The Bid Price Requirement Letter also indicated that the Company is not eligible for any compliance period specified in Nasdaq Listing Rule 5810(c)(3)(A) because the Company effected a reverse stock split over the prior one-year period or has effected one or more reverse stock splits over the prior two-year period with a cumulative ratio of 250 shares or more to one.
The Company intends to timely request a hearing before the Hearings Panel. The Company's securities will then remain listed and eligible for trading on the Nasdaq Capital Market at least pending the ultimate conclusion of any hearing process.
Effective at 12:01 a.m. ET on June 13, 2025, the Company effected a reverse stock split at a ratio of 1 new share for every 20 shares of Common Stock outstanding.
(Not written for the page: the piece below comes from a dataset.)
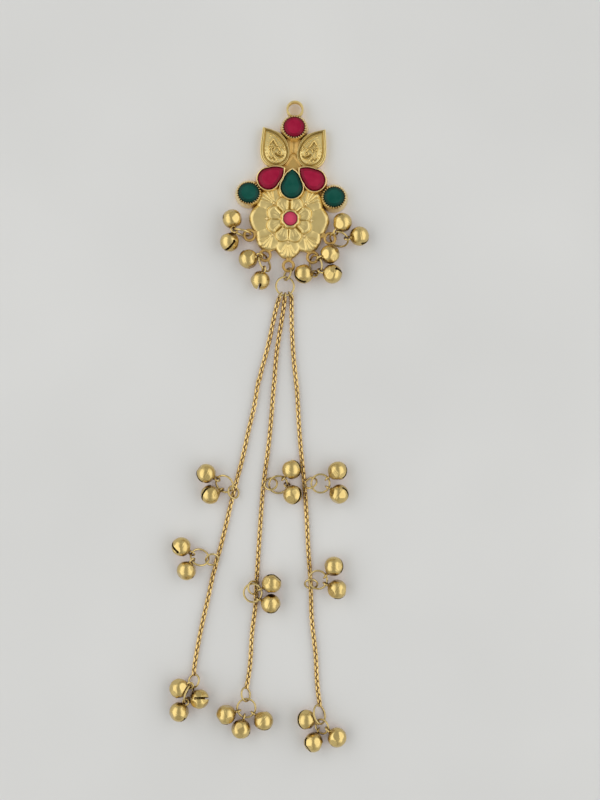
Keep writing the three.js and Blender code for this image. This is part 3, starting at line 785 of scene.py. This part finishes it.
def neck():
    """The web from the top bezel down under the leaves and drops, with ribs that part above the drops."""
    ys, widths = np.array(NECK_WIDTHS).T
    level = np.linspace(ys[0], ys[-1], NECK_LEVELS)
    half = averaged(np.interp(-level, -ys, widths), 8)
    across = np.linspace(-1, 1, NECK_COLUMNS)
    rings = []
    for y, w in zip(level, half):
        flat = np.column_stack([across * w, np.full(NECK_COLUMNS, y)])
        height = NECK_Z - 0.25 * np.abs(across) ** 12
        if y > NECK_RIBS_FROM:
            height = height + with_strokes(flat, NECK_STROKES)
        rings.append(np.vstack([at_height(flat, height), at_height(flat[::-1], 0.0)]))
    return loft(rings)


def round_bezel(place):
    """A cup with a milled rim that leans over the stone; its mouth is a little wider than it is tall."""
    turn = full_turn(TEETH * TOOTH_STEPS)
    tooth = np.clip(np.cos(TEETH * turn) * 0.7 + 0.5, 0, 1)
    rows = [  # radius, height, how much a tooth adds to each
        (3.7, 0.0, 0.0, 0.0),
        (3.92, 0.12, 0.0, 0.0),
        (3.94, 0.55, 0.0, 0.0),
        (3.82, 1.0, 0.0, 0.0),
        (3.68, 1.6, 0.0, 0.0),
        (3.55, 2.2, 0.0, 0.0),
        (3.44, 2.6, 0.08, 0.0),
        (3.33, 2.8, 0.26, 0.12),
        (3.25, 2.94, 0.2, 0.46),
        (3.15, 3.0, 0.04, 0.66),
        (3.07, 2.96, -0.14, 0.68),
        (3.03, 2.88, -0.28, 0.5),
        (2.99, 2.85, -0.05, 0.1),
        (2.98, SEAT_Z, 0.0, 0.0),
    ]
    rings = []
    for r, z, out, up in rows:
        radius = r + out * tooth
        tall = 1 - (1 - MOUTH_TALL) * smooth(1, 2.6, z)
        if r < STONE_R + 0.04:
            tall = MOUTH_TALL
        flat = np.column_stack([radius * np.cos(turn), tall * radius * np.sin(turn)])
        rings.append(at_height(flat, z + up * tooth))
    return moved(loft(rings), place)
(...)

The Common Stock began trading on the Nasdaq Capital Market on a post-split basis at the open of trading on such date. The closing bid price of the Common Stock on June 13, 2025 was $7.31 per share, which is well above the $1.00 per share minimum requirement. Nevertheless, there can be no assurance that the closing bid price will remain above such $1.00 per share minimum requirement for a sustained period of time nor, even if the closing bid price remains at such level, that the Hearings Panel will grant the Company's appeal of the delisting determination. Accordingly, there can be no assurance that the Company will ultimately regain compliance and remain listed on the Nasdaq Capital Market.